News: A Dalit student of the 9th standard committed suicide by way of setting herself on fire upon suffering from depression over being unable to attend online classes in in Valanchery, a town in Kerala’s Malappuram district. The incident has been met with significant protests in the region which have been met with brutal violence on part of the police.
There has been widespread backlash against classes conducted through online mediums because of their inaccessibility among students who do not have access to devices and the Internet due to a variety of reasons. The underprivileged lower castes and classes are the worst hit by this. The young girl’s father, a 45-year old daily wage labourer, says that she had been asking for him to fix the television for days, because it was through the television that classes were being broadcasted. However, since the father did not have any work, they did not have money to repair the television.

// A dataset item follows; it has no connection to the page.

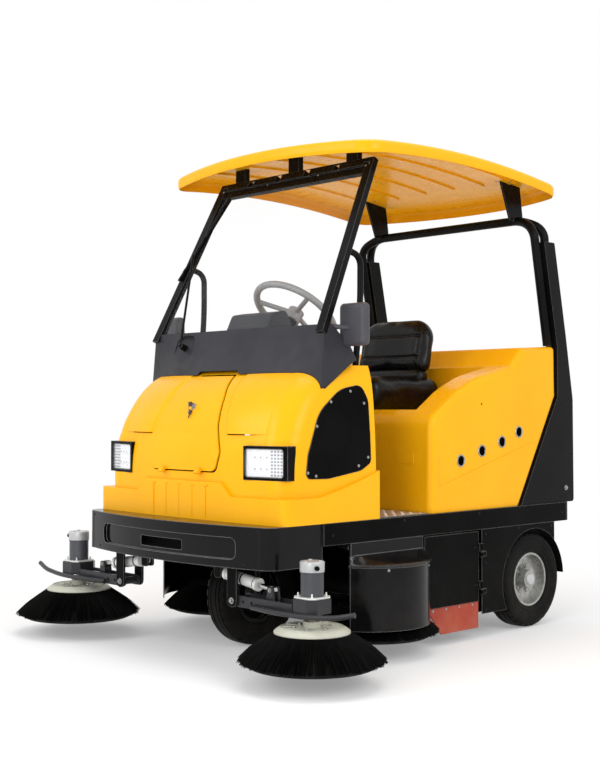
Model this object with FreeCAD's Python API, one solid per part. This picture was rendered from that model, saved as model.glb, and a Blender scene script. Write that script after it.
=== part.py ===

The Hindu reported that law enforcers caned Muslim Student Federation (MSF) activists who marched to the office of the Deputy Director of Education (DDE) in Malappuram on Tuesday demanding that the government suspend online classes till the State ensured that every child had equal access to e-learning. The news of this police brutality comes at a time when all around the world, people are speaking up against the death of George Floyd, a victim of police brutality. Indian public figures have been, on social media platforms, using the Black Lives Matter hashtag, but are decidedly silent when it comes to casteism and institutionalised discrimination and violence in India.
People who have never spoken up about the violence of the police against Muslims, Dalits and people from the North East are now coming together to show their support for a movement that is happening thousands of kilometres away. Indians are themselves perpetrators of racism, there have been several instances of racism within our country. A perfunctory statement that is made with no genuine thought or introspection, no conversation about the atrocities happening in our country by our own people just reduces the value of said statement to a trend, a cool hashtag to join in on.
We need to extend our support to the American movement against racism, but we need to recognise that systematic societal violence is not something that is foreign to us.